Nikon SLR Cameras

35mm or a 50mm lens for wedding photography?

Drew
Drew

Hi i'm having a little bit of a struggle on deciding on which focal length for my upcoming wedding. Its my first wedding so i'm kind of nervous and i want to buy a new lens just for this certain situation. From what i've read the Nikon 35mm and 50mm both sound outstanding. But i'm only confused on what would be the better advantage? Thanks for the help guys!

Added (1). Hondo- That was dumb to even say, everyone has to start off somewhere and who are you to tell someone else what they are able to do or not. I came on here to get a better perspective who has been on field that shot weddings before and knows the insides and out that could help me choose on what is the better option on lens for certain situations, not to hear your dumbass comment. Since this is my first wedding and i'm on a tight budget i can only choose one of those lenses so i was just looking for a better insight.
Blazer - I have the Nikon D7000 thanks for answering back: D

blazer-maniac
blazer-maniac

It would help if I knew your camera.

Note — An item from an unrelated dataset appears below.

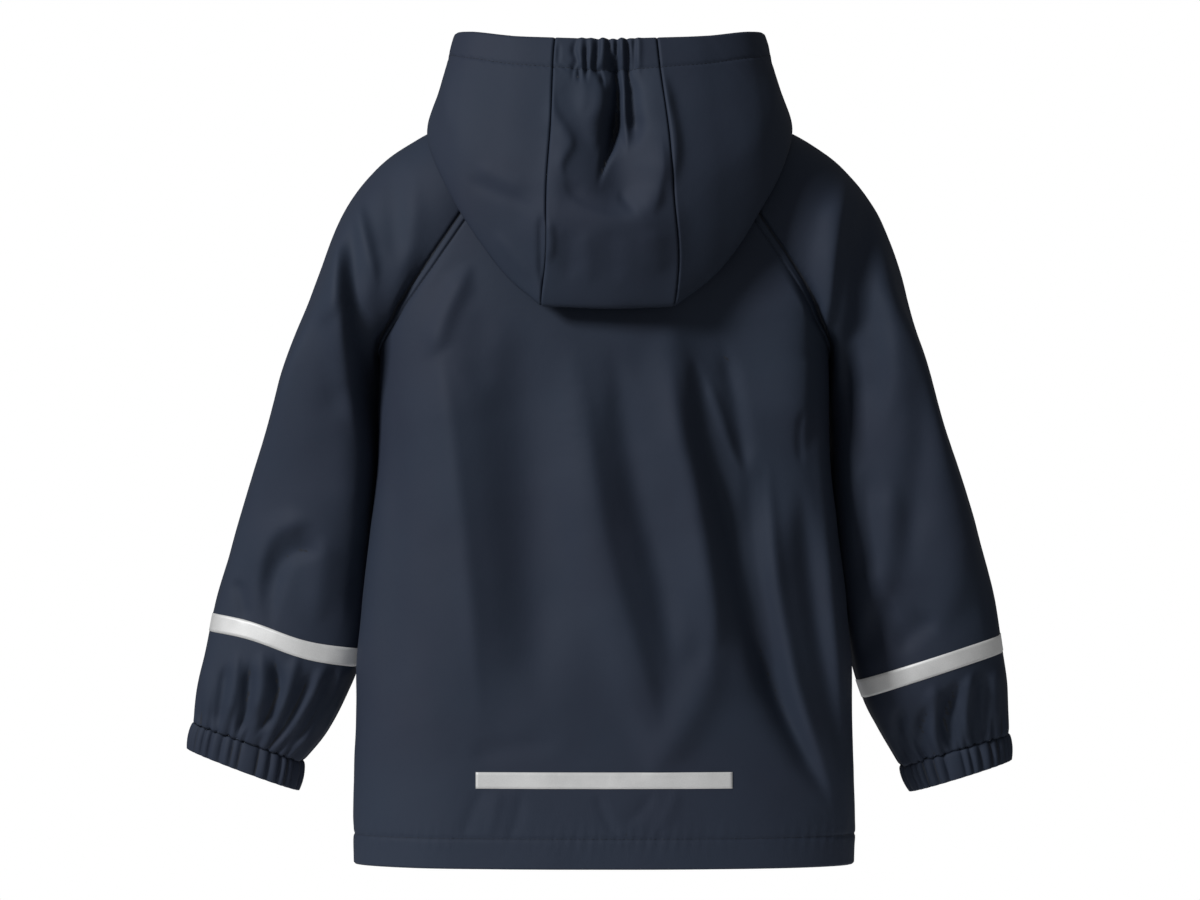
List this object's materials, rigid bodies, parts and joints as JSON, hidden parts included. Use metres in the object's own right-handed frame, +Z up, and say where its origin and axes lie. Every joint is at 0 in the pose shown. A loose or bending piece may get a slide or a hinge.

If you are using a full 35mm frame camera the 35mm lens will be mild wide-angle and the 50mm lens will be close to human-eye perception (normal). If your are using a smaller format camera (i.e., D3000, D3100, D5000, D5100 or D7000) the 35mm lens will be normal and the 50mm will be slightly telephoto.

In either case I would opt for the 50mm lens. The F1.8G is the best deal for quality and wide enough aperture at a good price ~$200.

The 50mm will take very nice face-shots. If lighting allows keep the f-stop at 2.2 or less when the background is very busy on portrait shots. This will blur-out backgrounds nicely.

I own a D5100 and my 50mm F1.8G lens is the one that gets most use.

If I could only take one lens to a wedding it would be the 50mm F1.8G. Just enough telephoto to flatten faces (no "big nose" distortion that wide angle lens provide). If a stronger telephoto is desired, I can always crop the picture to "zoom in" on details when standing too far away.

Hondo
Hondo

Not trying to be mean, but if you don't even know what focal length lens to use in certain situations, the last thing you should be doing is wedding photography.